Geldpolitik

Brasiliens Notenbank schaltet hoch

Die Währungshüter erhöhen den Leitzins so stark wie lange nicht. Auch künftig dürfte Brasiliens Notenbank unter den Schwellenländern voranpreschen – da sie besonders auf ihre Reputation bedacht ist.

Brasiliens Notenbank schaltet hoch

rec Frankfurt

Brasiliens Währungshüter haben aus Sorge über eine ausufernde Inflation noch einen Zinsgang höher geschaltet. Sie hoben den Leitzins am Mittwochabend (Ortszeit) um 100 Basispunkte auf 5,25% an. Es ist die kräftigste Zinserhöhung seit fast zwei Jahrzehnten und aller Voraussicht nach nicht die letzte. Denn für die Sitzung im September stellte die Zentralbank in Aussicht, den Leitzins Selic in der gleichen Größenordnung ein weiteres Mal anzuheben. Beobachter und Marktteilnehmer rechnen damit, dass es damit noch nicht getan sein wird.

Hintergrund ist der seit Monaten stärker als erwartet anziehende Inflationsdruck – eine Entwicklung, die nicht nur für Brasilien, sondern im Prinzip weltweit gilt und vor allem Zentralbanken in Schwellenländern in Zugzwang bringt. Etliche haben seit dem Frühjahr die Leitzinsen erhöht. Brasiliens Währungshüter gehen bei der geldpolitischen Straffung vergleichsweise aggressiv vor: In Summe haben sie den im Zuge der Coronakrise auf historische Tiefstände abgesenkten Leitzins um 325 Basispunkte erhöht.

Zur Begründung hieß es, eine schnellere Anpassung der Geldpolitik sei „der angemessenste Weg, um sicherzustellen, dass die Inflationserwartungen verankert bleiben“. Im Juni hatte sich das Wachstum der Verbraucherpreise in Brasilien auf 8,4% beschleunigt, Tendenz weiter steigend. Volkswirte wie David Beker von der Bank of America rechnen zwar damit, dass die Inflation angesichts der Zinserhöhungen und des nach wie vor schwächelnden Arbeitsmarktes im kommenden Jahr nachlassen wird. Doch vorerst hat sich die Teuerungsrate weit von der Zielspanne der Notenbank entfernt.
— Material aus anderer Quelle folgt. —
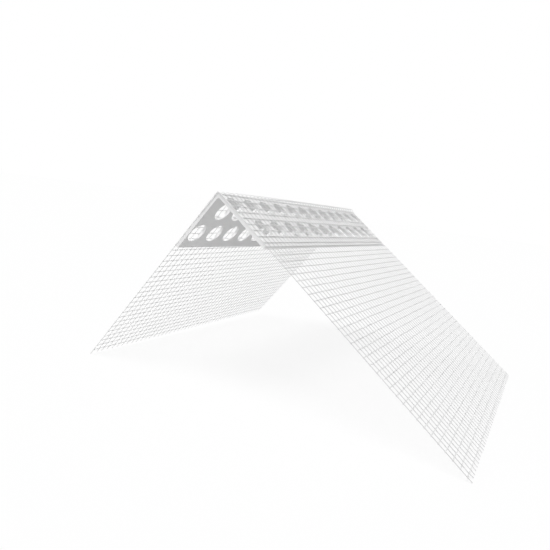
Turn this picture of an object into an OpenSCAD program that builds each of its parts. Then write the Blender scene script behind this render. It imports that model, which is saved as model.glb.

Der von der Regierung besetzte nationale Währungsrat hat das Inflationsziel sukzessive abgesenkt. Bis 2024 geht der Zielwert schrittweise von ursprünglich 4,5% über aktuell 3,75% auf 3% zurück, samt einem Toleranzband von 1,5 Prozentpunkten nach unten und oben. DZ-Bank-Analyst Stefan Grothaus konstatierte unlängst: „Mit den niedrigen Inflationsraten von 2017 bis 2020 hatte sich die Banco Central do Brasil eine gewisse Reputation aufgebaut, und so wird ihr weiterhin zugetraut, die Vorgaben perspektivisch zu erreichen.“

Die Währungshüter sind offenbar bestrebt, keinerlei Zweifel an ihrer hinzugewonnenen Glaubwürdigkeit aufkommen zu lassen. Weitere Zinserhöhungen bis auf 7%, so die derzeitige Konsenserwartung an den Finanzmärkten, dürften folgen. Das dürfte zwar etwas Wachstum kosten. Doch Brasiliens Regierung hat fiskalpolitisch so stark zugelangt wie kein anderes Schwellenland, um die Folgen der Coronakrise zu begrenzen. Zudem sind Restriktionen gefallen, weil sich die Infektionslage gebessert hat und die Impfkampagne vorankommt. Das kommt der Konjunktur zugute und verringert den Druck, die Zinsen niedrig zu halten.

Wesentlicher Unsicherheitsfaktor bleibt die fragile politische Lage: Ökonomen rechnen damit, dass es im Vorfeld der für Oktober 2022 angesetzten Präsidentschaftswahl zu stärkeren Ausschlägen an den Finanzmärkten kommen kann. Gerät in der Folge die Landeswährung Real unter Druck, könnte dies den Inflationsdruck weiter erhöhen. Die Zentralbank wird also unvermindert in Alarmbereitschaft bleiben.